Policy feedback: policy can reshape public opinion
Policy feedback means policy can change public opinion and participation. Visible, widely used programs can create beneficiaries who become more supportive and politically active to protect them. Complex or hidden policies may not be recognized as government action, reducing accountability. This complicates the simple story that “public opinion causes policy”; policy can also shape public opinion by changing incentives, expectations, and group organization.
Media, polarization, and belief formation
Modern media environments can intensify ideological consistency and partisan identity by selecting which issues feel urgent, framing opponents as threats, and creating echo chambers. Effects vary: politically interested people are more likely to seek political content, which can reinforce existing beliefs.

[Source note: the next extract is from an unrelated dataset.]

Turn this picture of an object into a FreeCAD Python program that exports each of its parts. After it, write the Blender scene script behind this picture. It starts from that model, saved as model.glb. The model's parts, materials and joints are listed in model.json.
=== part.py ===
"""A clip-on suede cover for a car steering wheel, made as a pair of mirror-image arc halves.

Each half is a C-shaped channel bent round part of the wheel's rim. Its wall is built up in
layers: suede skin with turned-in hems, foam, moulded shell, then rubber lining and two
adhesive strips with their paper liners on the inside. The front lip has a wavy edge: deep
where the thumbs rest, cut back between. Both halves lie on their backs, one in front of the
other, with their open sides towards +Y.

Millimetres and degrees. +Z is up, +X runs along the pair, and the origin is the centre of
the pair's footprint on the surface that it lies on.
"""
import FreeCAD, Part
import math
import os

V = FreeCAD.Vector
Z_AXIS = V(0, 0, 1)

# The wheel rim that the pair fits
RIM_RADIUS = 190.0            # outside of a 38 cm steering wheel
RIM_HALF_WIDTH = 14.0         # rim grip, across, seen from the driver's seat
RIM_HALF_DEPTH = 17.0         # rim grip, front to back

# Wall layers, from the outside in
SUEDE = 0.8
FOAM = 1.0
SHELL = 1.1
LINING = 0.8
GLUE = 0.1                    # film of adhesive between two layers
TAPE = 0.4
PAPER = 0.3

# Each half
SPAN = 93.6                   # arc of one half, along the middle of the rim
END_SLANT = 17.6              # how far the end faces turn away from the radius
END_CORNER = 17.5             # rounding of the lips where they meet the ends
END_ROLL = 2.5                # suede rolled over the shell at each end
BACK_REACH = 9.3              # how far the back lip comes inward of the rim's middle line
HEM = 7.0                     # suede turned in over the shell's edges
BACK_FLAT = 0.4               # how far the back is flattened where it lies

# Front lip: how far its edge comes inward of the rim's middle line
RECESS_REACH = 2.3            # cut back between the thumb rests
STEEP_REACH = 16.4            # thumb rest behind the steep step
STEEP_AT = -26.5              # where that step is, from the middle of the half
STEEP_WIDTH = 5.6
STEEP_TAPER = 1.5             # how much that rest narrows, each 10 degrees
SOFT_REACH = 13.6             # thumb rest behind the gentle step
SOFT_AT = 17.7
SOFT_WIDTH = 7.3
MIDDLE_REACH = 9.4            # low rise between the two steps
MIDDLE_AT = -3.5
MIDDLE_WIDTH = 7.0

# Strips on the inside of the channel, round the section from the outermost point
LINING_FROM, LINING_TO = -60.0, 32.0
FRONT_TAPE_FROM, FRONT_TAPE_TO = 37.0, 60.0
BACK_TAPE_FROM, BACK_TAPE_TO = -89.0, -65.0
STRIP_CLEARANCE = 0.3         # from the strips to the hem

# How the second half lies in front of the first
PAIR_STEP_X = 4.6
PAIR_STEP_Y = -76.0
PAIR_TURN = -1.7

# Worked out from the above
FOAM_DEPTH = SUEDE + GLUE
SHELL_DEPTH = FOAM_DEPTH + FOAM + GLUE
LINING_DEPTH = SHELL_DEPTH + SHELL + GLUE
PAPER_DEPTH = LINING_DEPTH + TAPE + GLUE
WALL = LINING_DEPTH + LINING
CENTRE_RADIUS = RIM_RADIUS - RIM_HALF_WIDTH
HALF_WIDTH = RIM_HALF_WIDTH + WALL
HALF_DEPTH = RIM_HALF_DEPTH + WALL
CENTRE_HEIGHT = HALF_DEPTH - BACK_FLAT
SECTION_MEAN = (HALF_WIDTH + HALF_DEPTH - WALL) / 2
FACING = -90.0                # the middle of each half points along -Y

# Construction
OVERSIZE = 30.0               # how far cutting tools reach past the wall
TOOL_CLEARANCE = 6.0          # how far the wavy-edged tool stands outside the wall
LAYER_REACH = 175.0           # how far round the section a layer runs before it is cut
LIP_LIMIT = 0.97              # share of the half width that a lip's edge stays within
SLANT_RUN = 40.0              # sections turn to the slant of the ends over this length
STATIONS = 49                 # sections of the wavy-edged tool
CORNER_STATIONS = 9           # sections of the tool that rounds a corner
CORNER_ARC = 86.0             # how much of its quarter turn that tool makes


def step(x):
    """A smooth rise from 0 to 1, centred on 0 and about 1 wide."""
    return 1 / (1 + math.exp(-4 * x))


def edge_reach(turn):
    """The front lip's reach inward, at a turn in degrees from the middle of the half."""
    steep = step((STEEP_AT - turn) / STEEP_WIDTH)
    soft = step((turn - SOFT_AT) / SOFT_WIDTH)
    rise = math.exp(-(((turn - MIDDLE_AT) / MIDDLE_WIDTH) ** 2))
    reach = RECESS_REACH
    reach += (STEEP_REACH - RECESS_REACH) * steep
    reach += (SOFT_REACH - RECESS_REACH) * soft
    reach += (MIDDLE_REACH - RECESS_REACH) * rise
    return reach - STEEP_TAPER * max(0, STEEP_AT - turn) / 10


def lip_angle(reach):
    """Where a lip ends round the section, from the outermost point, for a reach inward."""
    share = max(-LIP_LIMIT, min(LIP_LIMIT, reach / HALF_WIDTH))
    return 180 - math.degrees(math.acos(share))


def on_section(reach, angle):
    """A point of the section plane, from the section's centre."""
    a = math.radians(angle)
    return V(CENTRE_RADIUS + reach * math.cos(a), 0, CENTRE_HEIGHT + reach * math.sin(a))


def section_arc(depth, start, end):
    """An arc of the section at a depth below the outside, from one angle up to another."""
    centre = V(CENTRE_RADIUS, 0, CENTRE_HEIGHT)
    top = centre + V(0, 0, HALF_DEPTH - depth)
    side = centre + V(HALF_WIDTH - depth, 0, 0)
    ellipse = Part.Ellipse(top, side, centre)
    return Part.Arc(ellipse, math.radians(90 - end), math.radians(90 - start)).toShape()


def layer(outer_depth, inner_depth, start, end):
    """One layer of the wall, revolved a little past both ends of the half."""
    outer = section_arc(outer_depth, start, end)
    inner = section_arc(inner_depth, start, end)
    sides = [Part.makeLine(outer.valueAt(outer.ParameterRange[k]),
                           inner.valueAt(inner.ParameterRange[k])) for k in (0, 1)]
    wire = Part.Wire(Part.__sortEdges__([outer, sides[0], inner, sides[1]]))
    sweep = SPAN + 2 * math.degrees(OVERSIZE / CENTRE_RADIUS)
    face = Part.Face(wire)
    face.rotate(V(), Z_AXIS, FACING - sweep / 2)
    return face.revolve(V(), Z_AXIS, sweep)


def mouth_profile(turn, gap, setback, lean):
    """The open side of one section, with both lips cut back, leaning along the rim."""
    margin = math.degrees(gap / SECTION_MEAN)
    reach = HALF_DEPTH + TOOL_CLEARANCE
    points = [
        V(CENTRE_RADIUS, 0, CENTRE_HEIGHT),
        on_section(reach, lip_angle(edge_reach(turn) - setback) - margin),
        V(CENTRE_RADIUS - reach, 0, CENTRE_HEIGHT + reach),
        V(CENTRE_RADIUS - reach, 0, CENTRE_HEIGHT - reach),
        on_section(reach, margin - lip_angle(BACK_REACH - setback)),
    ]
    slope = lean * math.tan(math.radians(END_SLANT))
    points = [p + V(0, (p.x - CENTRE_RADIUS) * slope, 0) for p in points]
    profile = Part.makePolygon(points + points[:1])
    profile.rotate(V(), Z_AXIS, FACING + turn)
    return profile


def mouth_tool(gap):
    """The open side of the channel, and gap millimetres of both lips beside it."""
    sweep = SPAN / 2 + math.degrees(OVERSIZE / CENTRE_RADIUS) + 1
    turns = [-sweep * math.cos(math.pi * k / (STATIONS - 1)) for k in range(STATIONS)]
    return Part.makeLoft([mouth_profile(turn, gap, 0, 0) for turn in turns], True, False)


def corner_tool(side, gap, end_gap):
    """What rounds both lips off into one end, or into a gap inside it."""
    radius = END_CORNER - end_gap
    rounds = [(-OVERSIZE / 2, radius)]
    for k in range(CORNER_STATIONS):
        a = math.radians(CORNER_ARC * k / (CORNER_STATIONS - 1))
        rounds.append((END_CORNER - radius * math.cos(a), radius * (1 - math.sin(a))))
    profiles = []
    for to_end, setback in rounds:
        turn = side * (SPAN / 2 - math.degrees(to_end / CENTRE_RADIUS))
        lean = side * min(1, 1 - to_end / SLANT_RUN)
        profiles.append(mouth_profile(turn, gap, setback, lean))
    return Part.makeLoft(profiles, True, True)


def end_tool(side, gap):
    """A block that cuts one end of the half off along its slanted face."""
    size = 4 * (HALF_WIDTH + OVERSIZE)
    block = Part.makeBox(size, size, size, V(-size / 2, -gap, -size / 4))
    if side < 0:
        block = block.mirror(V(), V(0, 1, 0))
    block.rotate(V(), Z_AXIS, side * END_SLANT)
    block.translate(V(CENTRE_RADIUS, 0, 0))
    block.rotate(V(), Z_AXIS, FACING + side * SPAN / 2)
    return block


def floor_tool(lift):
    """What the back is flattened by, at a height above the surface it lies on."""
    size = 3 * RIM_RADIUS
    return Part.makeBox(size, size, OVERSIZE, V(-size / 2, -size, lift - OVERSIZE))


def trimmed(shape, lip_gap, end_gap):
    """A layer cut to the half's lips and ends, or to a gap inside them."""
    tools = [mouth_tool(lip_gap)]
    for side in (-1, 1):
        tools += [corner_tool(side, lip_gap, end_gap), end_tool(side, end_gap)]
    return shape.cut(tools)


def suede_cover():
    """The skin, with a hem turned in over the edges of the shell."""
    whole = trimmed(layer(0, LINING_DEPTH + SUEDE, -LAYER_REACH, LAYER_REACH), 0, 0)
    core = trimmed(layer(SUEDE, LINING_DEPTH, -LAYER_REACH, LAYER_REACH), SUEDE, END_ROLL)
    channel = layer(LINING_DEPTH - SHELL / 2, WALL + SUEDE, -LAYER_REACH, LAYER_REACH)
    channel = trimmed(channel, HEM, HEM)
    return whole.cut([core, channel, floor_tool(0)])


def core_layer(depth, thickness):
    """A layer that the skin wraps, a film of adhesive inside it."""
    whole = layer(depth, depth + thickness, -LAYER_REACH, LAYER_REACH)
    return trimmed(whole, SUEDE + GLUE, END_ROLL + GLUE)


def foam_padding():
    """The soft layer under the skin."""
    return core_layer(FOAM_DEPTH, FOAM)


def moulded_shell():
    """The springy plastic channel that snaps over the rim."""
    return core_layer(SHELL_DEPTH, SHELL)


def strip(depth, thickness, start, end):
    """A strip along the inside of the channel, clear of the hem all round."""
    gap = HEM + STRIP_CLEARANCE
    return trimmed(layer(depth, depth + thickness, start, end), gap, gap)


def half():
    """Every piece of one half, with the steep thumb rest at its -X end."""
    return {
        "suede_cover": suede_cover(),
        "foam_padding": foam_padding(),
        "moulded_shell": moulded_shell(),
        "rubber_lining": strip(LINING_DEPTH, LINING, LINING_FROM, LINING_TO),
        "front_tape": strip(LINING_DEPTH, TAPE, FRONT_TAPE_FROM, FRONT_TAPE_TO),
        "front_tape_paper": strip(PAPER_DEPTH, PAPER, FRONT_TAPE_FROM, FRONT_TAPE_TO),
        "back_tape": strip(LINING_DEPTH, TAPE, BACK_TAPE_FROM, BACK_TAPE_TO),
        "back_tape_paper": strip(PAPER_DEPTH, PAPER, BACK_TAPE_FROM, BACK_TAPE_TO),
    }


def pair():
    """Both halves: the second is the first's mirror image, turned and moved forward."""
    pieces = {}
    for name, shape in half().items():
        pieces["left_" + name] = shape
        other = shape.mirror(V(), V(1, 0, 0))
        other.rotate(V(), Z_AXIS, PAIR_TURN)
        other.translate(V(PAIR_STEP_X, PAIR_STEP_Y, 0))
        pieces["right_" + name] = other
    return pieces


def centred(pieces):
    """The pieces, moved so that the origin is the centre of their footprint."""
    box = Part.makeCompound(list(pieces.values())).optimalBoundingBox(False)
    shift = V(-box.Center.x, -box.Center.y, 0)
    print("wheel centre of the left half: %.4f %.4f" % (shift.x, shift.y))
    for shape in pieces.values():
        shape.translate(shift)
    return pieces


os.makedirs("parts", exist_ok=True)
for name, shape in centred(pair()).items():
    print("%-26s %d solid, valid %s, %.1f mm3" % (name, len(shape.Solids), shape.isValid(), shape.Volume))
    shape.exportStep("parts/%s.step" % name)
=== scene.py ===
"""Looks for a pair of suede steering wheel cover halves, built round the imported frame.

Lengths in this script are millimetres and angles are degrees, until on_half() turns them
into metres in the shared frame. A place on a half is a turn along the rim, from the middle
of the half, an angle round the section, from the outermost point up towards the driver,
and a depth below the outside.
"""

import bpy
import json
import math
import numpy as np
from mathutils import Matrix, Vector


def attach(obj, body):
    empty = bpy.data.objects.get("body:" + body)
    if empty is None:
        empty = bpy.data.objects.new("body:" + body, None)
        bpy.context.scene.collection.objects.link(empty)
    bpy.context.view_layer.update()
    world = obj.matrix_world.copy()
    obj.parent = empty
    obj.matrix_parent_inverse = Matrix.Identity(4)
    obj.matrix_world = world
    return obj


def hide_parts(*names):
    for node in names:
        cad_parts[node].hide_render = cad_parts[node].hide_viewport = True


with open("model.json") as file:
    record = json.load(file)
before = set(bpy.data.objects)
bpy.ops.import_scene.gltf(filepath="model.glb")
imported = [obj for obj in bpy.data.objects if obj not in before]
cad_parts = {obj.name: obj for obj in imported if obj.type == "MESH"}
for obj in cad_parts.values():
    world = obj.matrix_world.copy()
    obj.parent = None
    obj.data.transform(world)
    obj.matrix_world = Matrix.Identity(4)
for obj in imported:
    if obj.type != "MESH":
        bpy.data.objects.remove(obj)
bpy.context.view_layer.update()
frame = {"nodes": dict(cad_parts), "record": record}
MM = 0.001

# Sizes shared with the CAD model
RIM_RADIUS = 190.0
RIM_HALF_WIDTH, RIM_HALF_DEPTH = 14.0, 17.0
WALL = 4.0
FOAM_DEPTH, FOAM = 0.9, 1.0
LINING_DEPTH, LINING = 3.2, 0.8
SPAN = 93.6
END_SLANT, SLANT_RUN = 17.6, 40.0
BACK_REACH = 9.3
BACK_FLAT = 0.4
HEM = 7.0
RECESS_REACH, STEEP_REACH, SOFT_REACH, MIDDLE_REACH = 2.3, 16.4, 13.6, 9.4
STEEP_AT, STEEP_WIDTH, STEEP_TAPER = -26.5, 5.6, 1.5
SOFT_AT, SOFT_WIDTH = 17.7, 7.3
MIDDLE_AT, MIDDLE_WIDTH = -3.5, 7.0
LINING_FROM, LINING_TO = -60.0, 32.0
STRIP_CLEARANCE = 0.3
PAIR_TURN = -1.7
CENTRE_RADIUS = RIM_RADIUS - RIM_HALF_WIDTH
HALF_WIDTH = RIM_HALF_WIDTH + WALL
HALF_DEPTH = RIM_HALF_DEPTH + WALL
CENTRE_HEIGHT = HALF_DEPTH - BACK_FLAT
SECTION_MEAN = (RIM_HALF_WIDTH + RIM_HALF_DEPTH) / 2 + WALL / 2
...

Example: analyzing a realistic AP-style scenario
If a question provides a poll showing low trust in government, a passage about misinformation on social media, and a trend of declining participation among young voters, a strong answer connects multiple concepts: low external efficacy reduces turnout; media environments shape issue salience and perceived legitimacy; socialization affects whether young people see participation as meaningful; and unequal participation affects responsiveness.
Exam Focus
- Typical question patterns:
- Use multiple concepts together (for example, socialization + ideology + polling) to explain behavior.
- Interpret mixed stimuli (a graph plus a short passage) and draw a justified political conclusion.
- Explain a feedback loop between policy outcomes and public beliefs.
- Common mistakes:
- Writing one-cause explanations when questions reward multi-step reasoning.
- Treating polls as the same thing as public opinion (polls are measurements with error).
- Describing polarization only as “people disagreeing” instead of linking it to sorting, media, and participation incentives.